**** RECORDS SHOWN ****

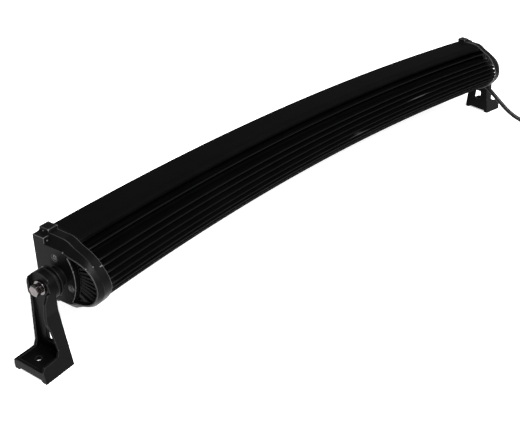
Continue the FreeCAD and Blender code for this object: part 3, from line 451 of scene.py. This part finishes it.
def cord_points():
    """Return the cord's control points in millimetres."""
    points = [
        left_point(GLAND_S, 12, GLAND_Z),
        left_point(GLAND_S, 46, GLAND_Z),
        left_point(GLAND_S, 59, GLAND_Z - 6),
        Vector((-421, 55, 33.5)),
        Vector((-424, 71, 20)),
        Vector((-428, 86, 10.5)),
        Vector((-433, 100, 5)),
        Vector((-440, 113, 3.6)),
        Vector((-449, 126, 3.6)),
        Vector((-457.5, 138, 3.6)),
    ]
    first = math.radians(206.2)
    last = math.radians(90 - 360)
    climb_from, climb_to = math.radians(-50), math.radians(-130)
    turns = int((first - last) / (2 * math.pi) * COIL_STEPS)
    for step in range(1, turns):
        angle = first + (last - first) * step / turns
        climbed = min(1, max(0, (climb_from - angle) / (climb_from - climb_to)))
        high = 3.6 + 7.0 * climbed * climbed * (3 - 2 * climbed)
        loose = COIL_RADIUS + 0.6 * math.sin(2.3 * angle)
        turned = Vector((loose * math.cos(angle), loose * math.sin(angle), high))
        points.append(COIL_CENTRE + turned)
    for x, y, z in ((4, 38, 10.6), (22, 37.2, 9.8), (40, 34, 8.3), (57, 29.7, 8)):
        points.append(COIL_CENTRE + Vector((x, y, z)))
    return points


def make_cord():
    curve = bpy.data.curves.new("supply_cord", "CURVE")
    curve.dimensions = "3D"
    spline = curve.splines.new("NURBS")
    points = cord_points()
    spline.points.add(len(points) - 1)
    for point, place in zip(spline.points, points):
        point.co = (*(place * MM), 1)
    spline.order_u = 3
    spline.use_endpoint_u = True
    spline.resolution_u = 8
    curve.bevel_depth = CORD_RADIUS * MM
    curve.bevel_resolution = 6
    curve.use_fill_caps = True
    cord = bpy.data.objects.new("supply_cord", curve)
    bpy.context.scene.collection.objects.link(cord)
    stand_in(cord, "cable", "cable_coil", "cable_tail")
    return cord


cord = make_cord()

make_housing()
for side in ("right", "left"):
    cast("end_cap_" + side, 0.42, 2, 0.30)
    cast("bracket_" + side, 0.42, 2, 0.30)
    cast("pivot_bolt_" + side, 0.2, 1, 0.6)
    cast("cap_screws_" + side, 0.18, 1, 0.5)


# ---------------------------------------------------------------- turned pieces
def lathed(name, profile, matrix, steps=64, closed=True, sharp=40, cut_in=None):
    """Turn an (x, radius) profile in millimetres about x, and place it; a ring when closed.

    cut_in(step, index) is how far a point of the profile lies inside its radius.
    """
    verts, faces = [], []
    for step in range(steps):
        turn = 2 * math.pi * step / steps
        for index, (x, radius) in enumerate(profile):
            reach = radius - (cut_in(step, index) if cut_in else 0)
            spot = Vector((x, reach * math.cos(turn), reach * math.sin(turn)))
            verts.append(matrix @ (spot * MM))
    count = len(profile)
    for step in range(steps):
        here, there = step * count, (step + 1) % steps * count
        for index in range(count if closed else count - 1):
            after = (index + 1) % count
            faces.append((here + index, here + after, there + after, there + index))
    if not closed:
        faces.append(tuple(step * count for step in range(steps)))
        faces.append(tuple(step * count + count - 1 for step in range(steps)))
    return mesh_object(name, verts, faces, sharp)


def softened(corners, radius):
    """Return a closed profile with round corners."""
    points = [Vector(corner) for corner in corners]
    return [(point.x, point.y) for point in rounded(points, radius, 4)]


PIVOT_U = 26
BOLT_RADIUS = 3
BOSS_END, EYE_START = 16, 22
WASHER_START, SPRING_START, HEAD_START = 30.05, 31.65, 33.75


def pivot_matrix(side):
    return ENDS[side] @ Matrix.Translation(Vector((0, PIVOT_U, 0)) * MM)


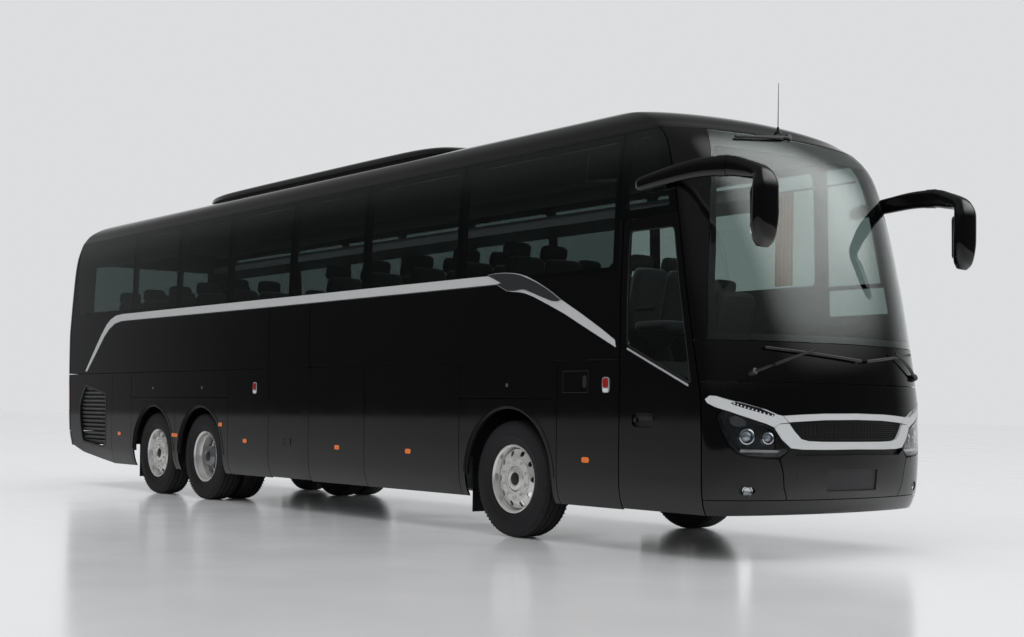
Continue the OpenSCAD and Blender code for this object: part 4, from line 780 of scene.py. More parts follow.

****

Scan the data above; copy every line where "Continue" appears.

### COMPLETED EXERCISE
Continue the FreeCAD and Blender code for this object: part 3, from line 451 of scene.py. This part finishes it.
Continue the OpenSCAD and Blender code for this object: part 4, from line 780 of scene.py. More parts follow.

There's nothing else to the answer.